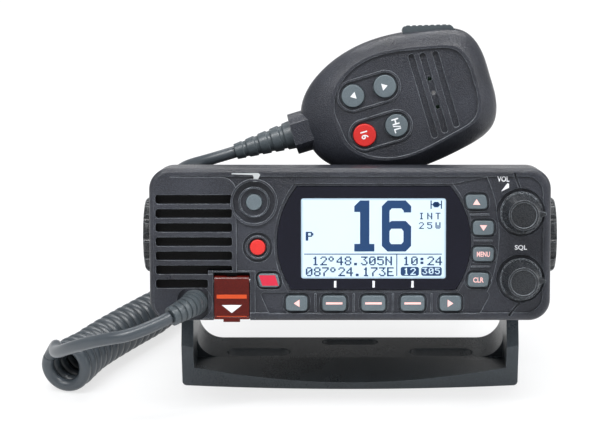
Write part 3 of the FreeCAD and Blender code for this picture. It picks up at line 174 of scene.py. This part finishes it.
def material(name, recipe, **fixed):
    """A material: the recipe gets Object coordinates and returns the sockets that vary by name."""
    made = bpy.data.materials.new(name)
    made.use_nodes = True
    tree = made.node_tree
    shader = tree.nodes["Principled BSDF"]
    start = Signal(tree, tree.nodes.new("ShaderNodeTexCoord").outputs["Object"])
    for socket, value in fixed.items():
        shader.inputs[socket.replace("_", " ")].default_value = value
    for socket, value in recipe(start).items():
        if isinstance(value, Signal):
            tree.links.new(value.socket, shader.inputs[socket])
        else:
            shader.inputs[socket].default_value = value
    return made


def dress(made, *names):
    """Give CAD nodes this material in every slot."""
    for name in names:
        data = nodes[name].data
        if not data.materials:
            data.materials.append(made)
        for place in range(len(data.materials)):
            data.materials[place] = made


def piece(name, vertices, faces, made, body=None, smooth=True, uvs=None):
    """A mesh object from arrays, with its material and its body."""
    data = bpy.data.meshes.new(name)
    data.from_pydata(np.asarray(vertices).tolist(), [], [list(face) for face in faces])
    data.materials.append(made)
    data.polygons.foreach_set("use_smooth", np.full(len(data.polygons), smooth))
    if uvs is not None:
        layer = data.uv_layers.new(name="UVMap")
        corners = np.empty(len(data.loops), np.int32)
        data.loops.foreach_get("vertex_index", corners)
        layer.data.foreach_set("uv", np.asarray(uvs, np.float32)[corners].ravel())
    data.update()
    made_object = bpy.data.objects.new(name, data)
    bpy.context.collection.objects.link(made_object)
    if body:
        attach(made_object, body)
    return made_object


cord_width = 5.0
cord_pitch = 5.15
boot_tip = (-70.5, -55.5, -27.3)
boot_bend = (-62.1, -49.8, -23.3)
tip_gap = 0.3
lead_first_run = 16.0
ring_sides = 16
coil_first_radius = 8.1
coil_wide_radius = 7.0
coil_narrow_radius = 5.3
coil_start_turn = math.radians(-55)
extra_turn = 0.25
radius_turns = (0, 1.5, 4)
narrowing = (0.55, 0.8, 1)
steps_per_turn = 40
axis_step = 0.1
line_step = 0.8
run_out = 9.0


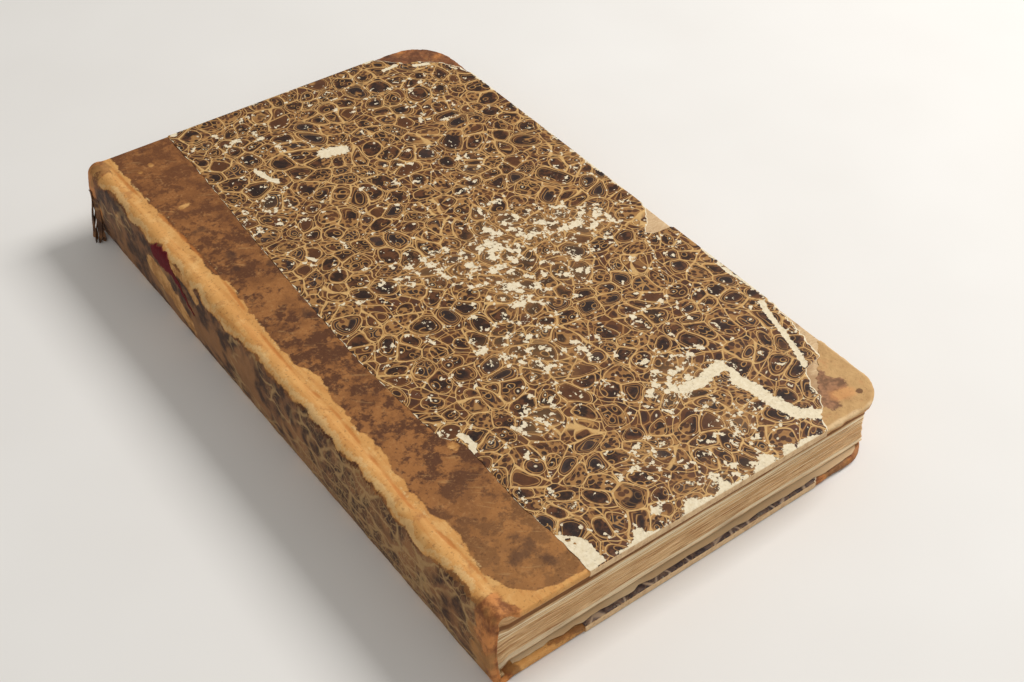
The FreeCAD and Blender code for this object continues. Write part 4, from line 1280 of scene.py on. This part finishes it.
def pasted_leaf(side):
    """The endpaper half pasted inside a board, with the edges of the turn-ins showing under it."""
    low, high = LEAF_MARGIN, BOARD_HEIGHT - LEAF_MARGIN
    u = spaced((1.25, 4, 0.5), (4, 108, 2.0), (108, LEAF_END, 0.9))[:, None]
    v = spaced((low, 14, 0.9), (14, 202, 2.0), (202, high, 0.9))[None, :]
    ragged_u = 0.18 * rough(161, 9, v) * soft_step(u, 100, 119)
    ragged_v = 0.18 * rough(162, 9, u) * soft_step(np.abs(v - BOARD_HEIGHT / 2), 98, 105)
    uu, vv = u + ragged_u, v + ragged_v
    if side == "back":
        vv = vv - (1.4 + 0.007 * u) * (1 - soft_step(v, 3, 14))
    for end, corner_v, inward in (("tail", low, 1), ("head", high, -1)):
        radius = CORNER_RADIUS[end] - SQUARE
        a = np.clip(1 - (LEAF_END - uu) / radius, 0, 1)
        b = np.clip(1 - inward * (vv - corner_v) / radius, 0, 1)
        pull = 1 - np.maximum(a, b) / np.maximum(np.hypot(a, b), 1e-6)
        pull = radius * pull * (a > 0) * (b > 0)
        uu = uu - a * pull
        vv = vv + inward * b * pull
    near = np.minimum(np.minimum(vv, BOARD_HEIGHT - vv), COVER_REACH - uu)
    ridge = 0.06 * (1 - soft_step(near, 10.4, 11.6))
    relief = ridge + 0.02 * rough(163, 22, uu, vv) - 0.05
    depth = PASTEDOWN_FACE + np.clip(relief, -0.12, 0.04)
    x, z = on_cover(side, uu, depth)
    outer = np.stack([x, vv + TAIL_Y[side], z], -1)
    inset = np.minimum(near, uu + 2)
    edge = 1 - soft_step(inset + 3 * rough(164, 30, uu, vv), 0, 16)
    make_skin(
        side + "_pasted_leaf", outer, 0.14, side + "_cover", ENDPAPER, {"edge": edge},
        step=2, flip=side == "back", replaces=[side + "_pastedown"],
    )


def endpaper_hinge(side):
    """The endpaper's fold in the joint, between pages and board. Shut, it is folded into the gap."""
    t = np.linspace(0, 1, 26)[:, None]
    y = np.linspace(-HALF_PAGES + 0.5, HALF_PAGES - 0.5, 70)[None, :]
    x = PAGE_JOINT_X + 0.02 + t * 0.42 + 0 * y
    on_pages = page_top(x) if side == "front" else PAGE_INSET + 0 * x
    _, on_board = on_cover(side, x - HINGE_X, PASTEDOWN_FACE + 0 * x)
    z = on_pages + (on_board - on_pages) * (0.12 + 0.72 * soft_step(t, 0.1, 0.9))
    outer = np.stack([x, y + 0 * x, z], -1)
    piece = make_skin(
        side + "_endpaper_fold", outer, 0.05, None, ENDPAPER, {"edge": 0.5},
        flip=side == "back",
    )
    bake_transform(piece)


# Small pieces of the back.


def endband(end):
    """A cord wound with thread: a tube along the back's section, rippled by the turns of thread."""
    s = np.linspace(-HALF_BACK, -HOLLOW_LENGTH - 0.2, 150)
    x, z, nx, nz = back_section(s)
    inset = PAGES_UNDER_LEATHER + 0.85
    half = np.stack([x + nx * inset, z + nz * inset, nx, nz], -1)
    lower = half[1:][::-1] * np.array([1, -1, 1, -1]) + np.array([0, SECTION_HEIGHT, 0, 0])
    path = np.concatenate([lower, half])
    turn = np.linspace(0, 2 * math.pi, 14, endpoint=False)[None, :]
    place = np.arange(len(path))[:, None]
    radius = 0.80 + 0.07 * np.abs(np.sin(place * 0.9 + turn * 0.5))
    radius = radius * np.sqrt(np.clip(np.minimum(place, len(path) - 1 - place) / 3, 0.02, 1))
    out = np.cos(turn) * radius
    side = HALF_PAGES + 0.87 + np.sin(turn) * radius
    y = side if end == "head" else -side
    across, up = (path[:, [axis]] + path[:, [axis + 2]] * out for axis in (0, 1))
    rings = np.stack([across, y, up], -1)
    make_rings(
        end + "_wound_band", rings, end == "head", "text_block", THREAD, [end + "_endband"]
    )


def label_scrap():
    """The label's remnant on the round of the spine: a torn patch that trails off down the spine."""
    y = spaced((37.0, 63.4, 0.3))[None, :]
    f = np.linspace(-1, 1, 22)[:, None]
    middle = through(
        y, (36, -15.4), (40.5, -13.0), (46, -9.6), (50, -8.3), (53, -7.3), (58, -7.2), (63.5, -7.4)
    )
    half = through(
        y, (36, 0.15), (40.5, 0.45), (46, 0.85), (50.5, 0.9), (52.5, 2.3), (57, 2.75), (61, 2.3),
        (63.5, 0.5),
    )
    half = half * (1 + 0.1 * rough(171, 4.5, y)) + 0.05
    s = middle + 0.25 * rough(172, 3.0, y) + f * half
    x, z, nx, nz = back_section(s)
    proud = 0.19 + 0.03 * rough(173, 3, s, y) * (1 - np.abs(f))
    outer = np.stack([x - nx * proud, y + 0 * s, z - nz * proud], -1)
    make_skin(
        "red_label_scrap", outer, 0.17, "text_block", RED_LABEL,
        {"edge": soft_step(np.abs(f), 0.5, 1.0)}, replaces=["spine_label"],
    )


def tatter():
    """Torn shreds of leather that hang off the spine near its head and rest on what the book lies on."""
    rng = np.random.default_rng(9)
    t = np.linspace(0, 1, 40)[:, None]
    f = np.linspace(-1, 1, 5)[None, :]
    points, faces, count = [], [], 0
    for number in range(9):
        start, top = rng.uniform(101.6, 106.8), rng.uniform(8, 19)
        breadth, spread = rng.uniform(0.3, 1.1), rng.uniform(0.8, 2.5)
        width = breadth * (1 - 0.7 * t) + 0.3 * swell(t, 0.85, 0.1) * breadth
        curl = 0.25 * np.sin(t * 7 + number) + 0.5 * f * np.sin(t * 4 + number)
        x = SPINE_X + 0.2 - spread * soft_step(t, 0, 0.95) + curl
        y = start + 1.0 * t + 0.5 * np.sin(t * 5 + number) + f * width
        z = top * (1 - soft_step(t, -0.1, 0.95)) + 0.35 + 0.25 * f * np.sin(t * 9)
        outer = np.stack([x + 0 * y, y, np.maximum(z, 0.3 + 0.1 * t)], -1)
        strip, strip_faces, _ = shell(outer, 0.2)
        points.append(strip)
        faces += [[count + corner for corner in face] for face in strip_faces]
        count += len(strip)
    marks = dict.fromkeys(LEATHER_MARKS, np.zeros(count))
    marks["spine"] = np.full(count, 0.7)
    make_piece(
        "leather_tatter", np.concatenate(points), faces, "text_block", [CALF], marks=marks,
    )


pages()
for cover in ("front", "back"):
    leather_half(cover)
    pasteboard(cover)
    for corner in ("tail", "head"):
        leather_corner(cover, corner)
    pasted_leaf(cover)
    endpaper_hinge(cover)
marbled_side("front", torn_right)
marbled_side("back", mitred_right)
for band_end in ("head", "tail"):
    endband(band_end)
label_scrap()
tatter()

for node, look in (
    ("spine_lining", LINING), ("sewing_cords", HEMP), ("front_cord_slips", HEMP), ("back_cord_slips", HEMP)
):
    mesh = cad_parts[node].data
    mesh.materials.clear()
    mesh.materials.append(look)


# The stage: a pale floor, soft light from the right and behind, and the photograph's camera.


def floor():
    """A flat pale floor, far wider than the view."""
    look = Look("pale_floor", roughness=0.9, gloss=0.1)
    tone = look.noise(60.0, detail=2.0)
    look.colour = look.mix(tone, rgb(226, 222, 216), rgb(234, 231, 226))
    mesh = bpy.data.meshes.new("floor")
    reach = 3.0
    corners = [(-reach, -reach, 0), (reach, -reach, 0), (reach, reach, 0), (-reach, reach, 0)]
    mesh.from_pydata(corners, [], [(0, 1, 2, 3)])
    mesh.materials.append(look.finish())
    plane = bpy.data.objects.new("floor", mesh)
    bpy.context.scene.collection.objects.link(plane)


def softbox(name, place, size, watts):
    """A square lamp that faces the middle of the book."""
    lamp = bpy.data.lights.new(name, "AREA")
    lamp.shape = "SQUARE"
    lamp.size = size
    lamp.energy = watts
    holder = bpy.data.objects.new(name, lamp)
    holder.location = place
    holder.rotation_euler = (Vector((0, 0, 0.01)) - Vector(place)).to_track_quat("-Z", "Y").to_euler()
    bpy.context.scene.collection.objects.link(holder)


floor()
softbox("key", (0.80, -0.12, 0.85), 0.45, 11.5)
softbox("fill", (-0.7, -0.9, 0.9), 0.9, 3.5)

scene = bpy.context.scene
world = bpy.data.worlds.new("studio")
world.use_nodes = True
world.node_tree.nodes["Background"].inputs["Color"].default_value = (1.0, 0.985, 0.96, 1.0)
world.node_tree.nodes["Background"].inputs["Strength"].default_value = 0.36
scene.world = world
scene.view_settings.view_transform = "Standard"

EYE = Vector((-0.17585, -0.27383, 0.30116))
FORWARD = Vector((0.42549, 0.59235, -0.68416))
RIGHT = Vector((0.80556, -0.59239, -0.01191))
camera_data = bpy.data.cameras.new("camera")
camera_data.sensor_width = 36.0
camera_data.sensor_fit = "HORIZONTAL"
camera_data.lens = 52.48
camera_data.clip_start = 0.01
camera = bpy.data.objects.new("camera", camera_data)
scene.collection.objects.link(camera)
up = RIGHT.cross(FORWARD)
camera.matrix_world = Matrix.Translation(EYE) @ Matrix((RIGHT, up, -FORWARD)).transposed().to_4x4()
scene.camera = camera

──────────────────────────────

INSTRUCTIONS TO FOLLOW >>
Output, from the data above, the lines from the line with "attach(made_object, body)" to the line with "run_out = 9.0" exactly as they stand, both ends included and nothing else.

THE OUTPUT >>
        attach(made_object, body)
    return made_object


cord_width = 5.0
cord_pitch = 5.15
boot_tip = (-70.5, -55.5, -27.3)
boot_bend = (-62.1, -49.8, -23.3)
tip_gap = 0.3
lead_first_run = 16.0
ring_sides = 16
coil_first_radius = 8.1
coil_wide_radius = 7.0
coil_narrow_radius = 5.3
coil_start_turn = math.radians(-55)
extra_turn = 0.25
radius_turns = (0, 1.5, 4)
narrowing = (0.55, 0.8, 1)
steps_per_turn = 40
axis_step = 0.1
line_step = 0.8
run_out = 9.0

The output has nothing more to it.